Digital Rhetoric: The Weaponization of Words

Storytelling was our first form of human interaction. 

From the earliest cuneiform scripts to the most current programming languages, we’ve been coding our expressions through words from the beginning. Storytelling is more than just putting words together. It’s putting words together for the propulsion of meaning. We are experiencing it, feeling it, connecting, and forming memories with it. 

There are at least two people involved in storytelling, the teller and the listener. The giver and the taker. The business and the consumer. As content marketing serves to fulfill a business objective, it uses storytelling to build your brand, make sales easier, and grow your customer base. Content that teaches, touches, or gains your reader’s trust is content that converts. 

But such content requires high involvement from the creator to take the reader on a journey that will ultimately end in a sale. It’s not as simple as writing clickbait or listicles. To have your audience connect, you need to make them feel strongly about something. 

Such content is the sum of intentional, psychologically-charged language and verbal queues that drive the consumer to act, react, or respond in a certain way. And this is what we call rhetoric. 

Rhetoric is speaking, communicating, and writing in a way that aligns with achieving certain goals. It’s the weaponization of the words we say, and how we say them, that make them tools of persuasion.  

The Rhetorical Trinity

The intention of words, their presentation, and their reception are the key variables that turn ideas into a product, which then turns into profit. This is both an art and a science. Its art lies in its relativity: the right words are relative to its listener, the target audience. The science lies in the data of effective communication’s calculated, psychological aim. 

There are three components that give what we say purpose and we choose each one depending on what we’re trying to achieve: 

1. Pathos – Uses emotion to provoke and appeal to certain feelings. 

It arouses feelings that blur the lines between want and need to push buyers closer to a sale. Evoking emotions that empathize with certain concerns within the buyer causes a deeper sense of relevancy. When matters of the heart seem hard to justify, pathos goes beyond logic to resonate with buyers’ passions. Important note: there are no bad emotions. And sometimes, negative emotions need to be felt to have a positive outcome. 

2. Ethos – Uses authority and credibility to appeal to trust.

Building trust between you and your customer can not only cause an immediate sale but turn that initial sale into a long-term relationship. This is when you present your business’s strengths, credentials, and expertise to convince buyers your store is the superior place to shop based on quality and service. Being a trusted retailer or service provider is embedded in the knowledge and expertise you provide. 

3. Logos – Uses data, logic, and rationality to appeal to reason.  

Using data, analytics, and science as proof can easily and indisputably offer solutions to your consumer.
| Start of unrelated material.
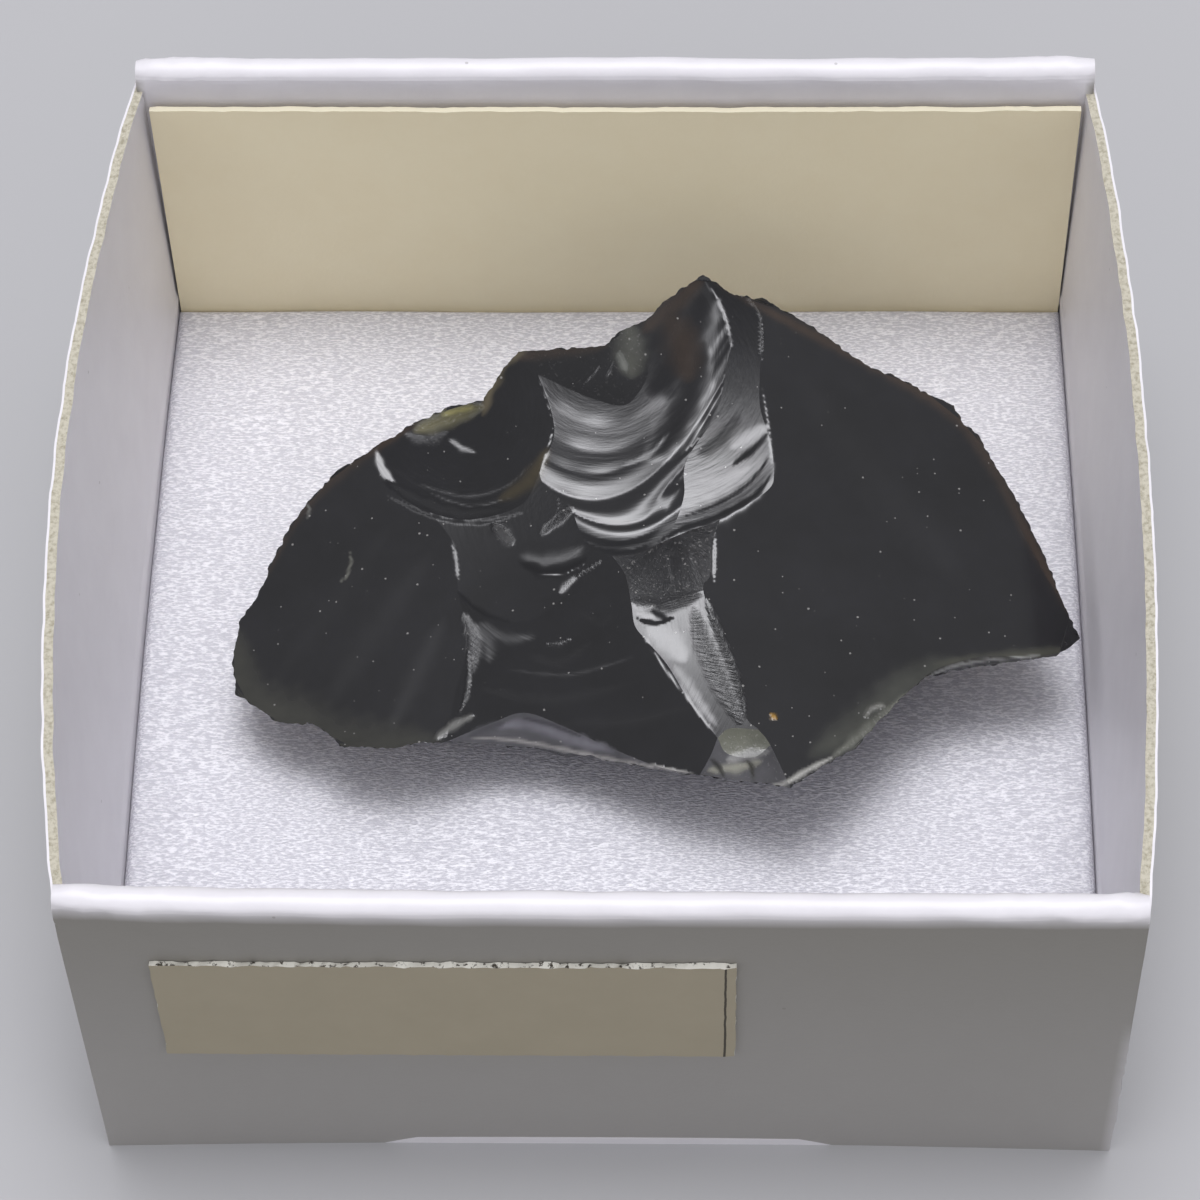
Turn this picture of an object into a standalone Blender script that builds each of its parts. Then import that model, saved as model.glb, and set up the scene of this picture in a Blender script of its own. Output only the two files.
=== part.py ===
"""A knapped obsidian chunk lying on the foam pad of a small white card collector's box.

World frame: metres, +Z up, +Y to the back of the box, origin under the middle of the whole part.
Sizes below are in millimetres and are turned into metres as the meshes are made.
"""

import math

import bmesh
import bpy
import numpy as np
from mathutils import Matrix, Vector
from mathutils.geometry import delaunay_2d_cdt

MM = 0.001
GAP = 0.3                    # left between pieces that touch

# Tray
TRAY_WIDTH = 40.0            # at its corners
TRAY_DEPTH = 41.0
TRAY_HEIGHT = 19.4           # to the top of the rolled walls
SIDE_HEIGHT = 18.3
ROLL_THICKNESS = 1.2         # front and back walls, folded double
SIDE_THICKNESS = 0.45        # side walls, single board
FLOOR_THICKNESS = 0.5
LEFT_BOW = 1.8               # how far the side walls swell outwards at their middle
RIGHT_BOW = 1.2
BOW_RISE = 1.3               # power with which the swelling grows up the wall
SIDE_STATIONS = 9
ROLL_STEPS = 6
WALL_LEVELS = (0.0, 6.0, 12.0)

# Papers and pad
STICKER_WIDTH = 21.8
STICKER_HEIGHT = 6.9
STICKER_THICKNESS = 0.25
STICKER_GAP = 0.15
STICKER_LEFT = 3.2           # from the tray's left corner to the sticker
STICKER_BOTTOM = 8.25
CARD_WIDTH = 38.2
CARD_HEIGHT = 16.9
CARD_THICKNESS = 0.25
PAD_HEIGHT = 3.7

# The tray's middle, set so that the whole part is centred on the origin
CENTRE_X = (LEFT_BOW - RIGHT_BOW) / 2
CENTRE_Y = (STICKER_THICKNESS + STICKER_GAP) / 2
LEFT = CENTRE_X - TRAY_WIDTH / 2
RIGHT = CENTRE_X + TRAY_WIDTH / 2
FRONT = CENTRE_Y - TRAY_DEPTH / 2
BACK = CENTRE_Y + TRAY_DEPTH / 2
PAD_BOTTOM = FLOOR_THICKNESS + GAP
PAD_TOP = PAD_BOTTOM + PAD_HEIGHT

# The stone's upper side is drawn as seen from one point in front of the box and above it. A drawn
# point is so many millimetres right of and above the drawing's middle, on a plane square to the view.
EYE = Vector((3.7, -96.4, 150.4))
EYE_DOWN = math.radians(55.66)
EYE_TURN = math.radians(2.29)
EYE_ROLL = math.radians(-1.75)
DRAWING_DISTANCE = 174.0
STONE_GRAIN = 1.0            # size of the triangles on the stone

APEX = (4.3, 13.55)
RIGHT_TIP = (20.0, -1.6)
FRONT_TIP = (7.95, -7.85)
LEFT_TIP = (-15.3, -2.5)

OUTLINE = (
    APEX, (5.6, 12.7), (6.0, 12.65), (6.75, 12.6), (7.9, 11.95), (9.4, 11.0), (10.6, 10.1),
    (11.4, 9.65), (12.75, 9.1), (13.95, 8.45), (14.75, 8.1), (15.1, 7.4), (15.8, 6.85),
    (16.45, 5.65), (17.1, 4.6), (17.8, 3.3), (18.45, 1.95), (19.25, 0.0), RIGHT_TIP,
    (19.0, -2.35), (17.0, -2.6), (15.4, -2.85), (13.55, -3.2), (12.75, -3.9), (11.55, -5.1),
    (10.65, -6.2), (9.3, -6.9), FRONT_TIP, (5.4, -7.45), (4.15, -7.3), (2.45, -7.1),
    (0.6, -6.75), (-2.05, -6.25), (-5.0, -6.0), (-6.4, -5.9), (-7.8, -6.0), (-8.4, -6.15),
    (-8.85, -6.2), (-9.8, -6.15), (-10.85, -6.1), (-11.25, -5.65), (-11.8, -5.25),
    (-12.2, -5.1), (-12.9, -5.15), (-13.65, -5.0), (-14.1, -4.6), (-15.2, -3.95), LEFT_TIP,
    (-15.2, -1.9), (-14.95, -0.75), (-14.45, -0.1), (-13.9, 0.9), (-13.85, 1.3), (-12.85, 3.2),
    (-11.9, 4.4), (-10.95, 5.4), (-9.2, 6.5), (-7.4, 7.55), (-6.2, 8.1), (-4.85, 8.3),
    (-4.3, 9.25), (-3.4, 10.35), (0.2, 10.6), (0.75, 11.15), (1.9, 11.65), (2.6, 12.4),
)

BOWL_FOOT = (2.55, 2.4)
SCOOP_END = (-2.5, 5.3)
NOTCH = (-3.4, 10.35)
HOLLOW_FOOT = (-0.4, 2.15)
BAND_TOP = (1.3, -0.1)
BAND_FOOT = (4.9, -5.75)
LIP_LEFT = (-6.4, -5.9)
ARC_START = (-5.9, 0.3)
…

When people make buying decisions, especially on necessities, they want things that just make sense. We showcase data-driven content and validated info to convince buyers that your products/services are better because when people see the right numbers, they’ll pay higher more for it. 
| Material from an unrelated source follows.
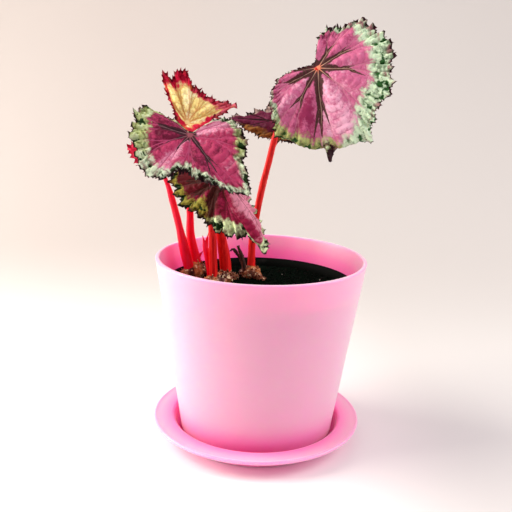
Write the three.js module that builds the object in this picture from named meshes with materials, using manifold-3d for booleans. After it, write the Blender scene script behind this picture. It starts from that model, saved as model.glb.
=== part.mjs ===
// A rex begonia in its black nursery pot, standing inside a tapered pink pot on a matching saucer.
// Millimetres, +Z up, the side with the two large leaves faces -Y.
import * as THREE from 'three';
import { mergeVertices } from 'three/addons/utils/BufferGeometryUtils.js';
import Module from 'manifold-3d';

const wasm = await Module();
wasm.setup();
const { Manifold, Mesh } = wasm;

// Driving dimensions.

const GAP = 0.3; // clearance wherever one piece is cut to receive another
const SOIL_GAP = 0.4; // clearance of the uneven rhizomes in the soil
const ROUND_STEPS = 52; // facets round the pink pot and the saucer

// The saucer is a well with a steep wall, which turns out into a flat rim with a rounded lip.
// recess, bend and fillet: radii in the well's floor, on top of its wall and under the rim.
const SAUCER = {
  floor: 2.2,
  footRadius: 50.6,
  kneeRadius: 53,
  kneeHeight: 3.4,
  neckRadius: 54.4,
  rimHeight: 11.9,
  lipRadius: 66,
  lipHeight: 12.3,
  lipInset: 3.5,
  wall: 2,
  edge: 1.1,
  recess: 2.5,
  bend: 2.5,
  fillet: 1.2,
};
// taper: radius gained per mm of height. corner, edge and inside: radii of the rounded corners at
// the base, the rim and the inner floor.
const POT = {
  rimRadius: 65,
  height: 116,
  taper: 0.149,
  wall: 2.6,
  floor: 3,
  corner: 4.2,
  edge: 0.8,
  inside: 3,
};
const INNER_POT = {
  lipRadius: 59.3,
  lipDepth: 2.8,
  bodyRadius: 57.4,
  height: 100.5,
  baseRadius: 43.6,
  wall: 1.2,
  corner: 1.2,
  steps: 44,
};
const DRAIN = { radius: 4, ring: 26, count: 4, sides: 12 };
const SOIL = { level: 95.5, bump: 0.7, edgeDrop: 0.9, spokes: 32, rings: [9, 18, 27, 36, 45, 52] };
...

And the difference between good content and great content is understanding that it’s never using just one of the three, but a combination of all of them. We don’t recognize that great content is usually an amalgam of all three, and we do the research and analysis to understand the best approach when aligning your business offer with your target market’s demands. 

Great content almost always uses all three, but almost never has an equal ratio. We find and infuse the formula for your own golden ratio within your marketing strategy to make sure your audience remains intrigued, engaged, and relieved. 

Sales, like storytelling, is personal, and it’s not any different online. Statistics show even in B2B markets, which lean more informative and data-dense, shoppers prefer buying more than just product value. Personal value has twice as much impact as business value while 68% of buyers who see a personal value pay a higher price. Sometimes, emotions matter more than logic and reason in B2B buying, and we’re able to determine when these stats deem true or false. 

Storytelling will be our last form of human interaction. Regardless of how they’re told, stories are all we have as a society, but even more so digitally. It isn’t enough to communicate a message but to ensure that message is received by its intended audience. What you say, and more importantly how you say it, is what distinguishes a sale from a loss.